In the Deliver phase of the VCD design process, designers draw on a broad technical toolkit of manual and digital methods, media, materials, and conventions to resolve and present their design solutions. Understanding these tools — what they are, when to use them, and how to apply them with skill — is central to VCE VCD practice.
KEY TAKEAWAY: Manual and digital methods are not opposites — contemporary designers use them in combination, selecting each based on its strengths at different stages of the process. Manual methods often excel in exploration; digital methods in precision and production.

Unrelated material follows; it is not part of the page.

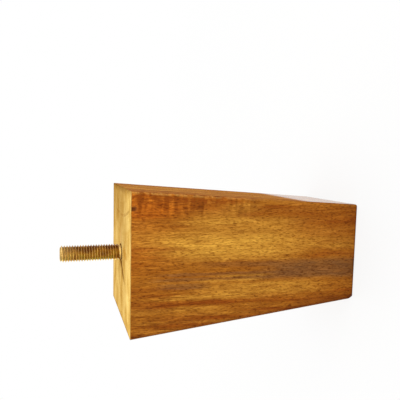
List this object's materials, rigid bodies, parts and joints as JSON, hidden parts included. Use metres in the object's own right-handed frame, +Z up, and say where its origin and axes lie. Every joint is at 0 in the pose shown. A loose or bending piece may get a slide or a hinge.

Manual methods involve working with physical tools and materials by hand:
| Method | Description | Typical Use |
|---|---|---|
| Freehand sketching | Exploratory drawing with pencil, pen, or marker | Ideation, concept development |
| Technical drawing | Precise measured drawing using instruments | Architectural, industrial, and environmental design documentation |
| Isometric drawing | 3D representation using 30° angles | Product and interior design visualisation |
| Planometric drawing | 3D representation using a flat plan with vertical walls | Architectural and interior design |
| Perspective drawing | Representation showing depth using vanishing points | Architectural, environmental, and product design |
| Rendering | Applying tone, colour, or texture to drawings | Visualising materials and lighting in development drawings |
| Hand lettering | Creating type by hand | Branding, editorial, decorative applications |
Digital methods use software and electronic tools to create, refine, and produce design work:
| Method | Software Examples | Use |
|---|---|---|
| Vector illustration | Adobe Illustrator, Affinity Designer | Logos, icons, scalable graphic elements |
| Raster image editing | Adobe Photoshop, GIMP | Photo manipulation, compositing, digital illustration |
| Layout and publication | Adobe InDesign, Affinity Publisher | Multi-page documents, layouts, print production |
| UI/UX prototyping | Figma, Adobe XD | Digital interface design and interactive prototyping |
| 3D modelling | SketchUp, Rhino, Blender | Architectural visualisation, product design |
| Motion design | Adobe After Effects, Premiere | Animation, video, motion graphics |
| Digital photography | Camera + editing software | Original photographic content |
Media is the platform or format in which the design is delivered:
| Media Type | Examples |
|---|---|
| Posters, brochures, books, packaging, stationery, signage | |
| Digital screen | Websites, apps, social media, email, presentations |
| Environmental | Wayfinding, signage systems, exhibitions, retail interiors |
| Broadcast/motion | Television, video, animation |
| Mixed media | Combinations of physical and digital (e.g., AR-enabled packaging) |
Materials are the physical substrates and substances used in production:
| Material | Properties | Use |
|---|---|---|
| Uncoated stock | Matte, natural, warm | Books, stationery, letterheads |
| Gloss coated | Bright, reflective, vivid colour | Brochures, magazines, photography |
| Silk/satin coated | Semi-reflective, premium | Corporate communications |
| Board / cardstock | Thick, rigid | Packaging, signage, bookcovers |
| Recycled stock | Environmental, texture visible | Sustainable-positioned brands |
Conventions are agreed professional standards that allow drawings to be read and understood consistently across the industry:
| Convention | Description |
|---|---|
| Line weights | Different line thicknesses denoting outline (thick), hidden lines (dashed), dimension lines (thin) |
| Scale notation | Ratio of drawing to actual size (e.g., 1:100 means 1mm drawing = 100mm actual) |
| Title block | Standardised information panel on technical drawings (project name, designer, scale, date) |
| North point | Orientation indicator on floor plans |
| Material hatching | Standardised patterns indicating different materials in section drawings |
| Dimensioning | Standardised notation for measurements |
EXAM TIP: When selecting manual or digital methods for your own design work, be prepared to justify your choices: “I used vector illustration in Illustrator because the brief required the logo to be reproduced at multiple scales, and vector artwork maintains quality at any resolution.”
STUDY HINT: Know the difference between a method (how you work), media (where it lives), and material (what it’s made of) — these terms are distinct and examiners test whether students understand the difference.